Do the Calculate/Refine menu command. A popup message will appear informing you that it will do the initial zero cycle LeBail fit of the intensities.

press Ok. The refinement will proceed and yield Rwp ~34%. The popup has an Ok and Cancel buttons. The plot has been updated with this fit.

You should have a look to be sure that the peaks are in the right places and that some calculated intensity is present under them. Otherwise you should press Cancel & adjust things as appropriate (e.g. lattice parameters).

 

Press Ok to save this & proceed to the 1^st full Rietveld/LeBail refinement. The next refinement will include those parameters you selected for a full Rietveld/LeBail refinement. The initial residual should be where the initial LeBail fit finished. This will run through five cycles of Rietveld/Le Bail fitting and the residual will drop to Rwp ~12.6%

and the fit will be much improved

Press OK to accept these results.

Step 4: Add more parameters

Clearly, further improvement in the fit is desirable. Closely examining the fit shows issues with background, profile shape and peak positions.

 

Plotting the (obs-cal)/sigma curve (press the w key) and enlarging it (use the crossed-arrows button and drag the right mouse button upwards inside the lower box), as shown above, shows that further background improvement might be expected with more background terms.

·         Change to use 6 chebyschev-1 parameters.

·         Also refine sig and pos for the single background peak.

The peak positions are probably offset from a sample position error (it is almost always present)

·         Select Sample X displ in Sample Parameters

The peak shape shows perhaps (in this case) inadequately determined instrumental U, V & W parameters

·         In Instrument Parameters select U, V & W for refinement.

 

Do Calculate/Refine; there will be a high residual for the initial steps but will quickly settle down to Rwp ~ 6.0%

Pretty clearly, this sucrose sample gave an instrumental profile that was better than what the provided instrument parameter file indicated

The solid line is from the default set of instrument parameters, the crosses are from the single peak fits done in the peak fitting tutorial and the dashed curve is from the results of this fit.

Step 5: Explore peak shape terms

At this point the fit is still poorer than what would be expected based on counting statistics (which would yield a reduced χ² value close to 1.) Looking closely at the data and computed pattern, as shown below for example, leads one to believe that the profile is still not being well-fit.

A Le Bail fit provides a good way to explore different peak shape broadening options. Moreover, if the intended use of the extracted structure factors is structure solution, then one wants the best LeBail fit possible.

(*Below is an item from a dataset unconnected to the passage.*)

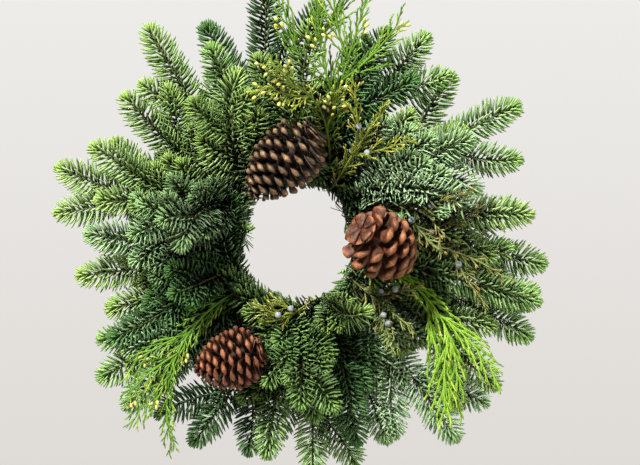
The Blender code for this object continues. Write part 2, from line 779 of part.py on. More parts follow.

Investigation of a number of models for anisotropic peak broadening finds that the R_wp can be reduced to 5.23%, through use of the Popa/Stephens model for microstrain (refining 9 terms in the generalized mustrain model), with a plausible microstrain directional plot, as below. A fit that uses fewer terms that is almost as good uses uniaxial crystallite domain size broadening along the 010 axis and uniaxial microstrain broadening along the 010 axis, my residual was R_wp = 5.38%. This adds 2 only parameters. We will continue with the isotropic size and generalized mustrain models; my final R_wp after several sets of LeBail/Rietveld refinement was R_wp = 5.197%.

 

The important result here is that this sample exhibit non-ideal broadening artifacts. This could be due to milling of the sucrose during manufacture creating defects that cannot be well-fit with a conventional peak shape. From this fit, it is now clear that best possible fit to be expected from any structural model will have a R_wp on the order of 5% and a reduced χ² value on the order of 1.5, since no crystal structure model could give a better intensity fit than a Le Bail or Pawley fit.

Step 6. Resetting the LeBail extracted intensities

A perhaps further improvement in the extracted structure factors with the aim of using then in structure solution can be obtained by reinitializing the LeBail extraction using the now better parameter set. Go to the Data tab.

Notice the message on the righthand status line; to reset the LeBail intensities, “cycle” the Le Bail button. Press Stop Le Bail extraction (NB: this will set the refinement into normal Rietveld mode – impossible because the model contains no atoms!). The window will be redrawn to include the intensity dependent parameters. Now press it again (Start Le bail extraction?). The window will be redrawn again. The next refinement will start with new initial structure factor values (=1.0) and will do the preliminary “zero cycle” Le Bail refinement. You may leave the refinement parameters alone. The refinement will start out high (Rwp~67%) but will quickly drop to ~5.7% because all the other parameters are near their optimal values.

Press OK to continue with the Rietveld/LeBail part of the refinement; a popup will show the status of this part.

Press OK. Set the number of cycles to 20 and repeat Calculate/Refine until the fit has converged (it may take several repeats as this part of a Le Bail refinement does converge slowly). I got Rwp = 5.26% when I quit recycling the refinement. You can now use these extracted intensities to see if they can be used for a charge flipping structure solution (I did get it to work once – otherwise many failures).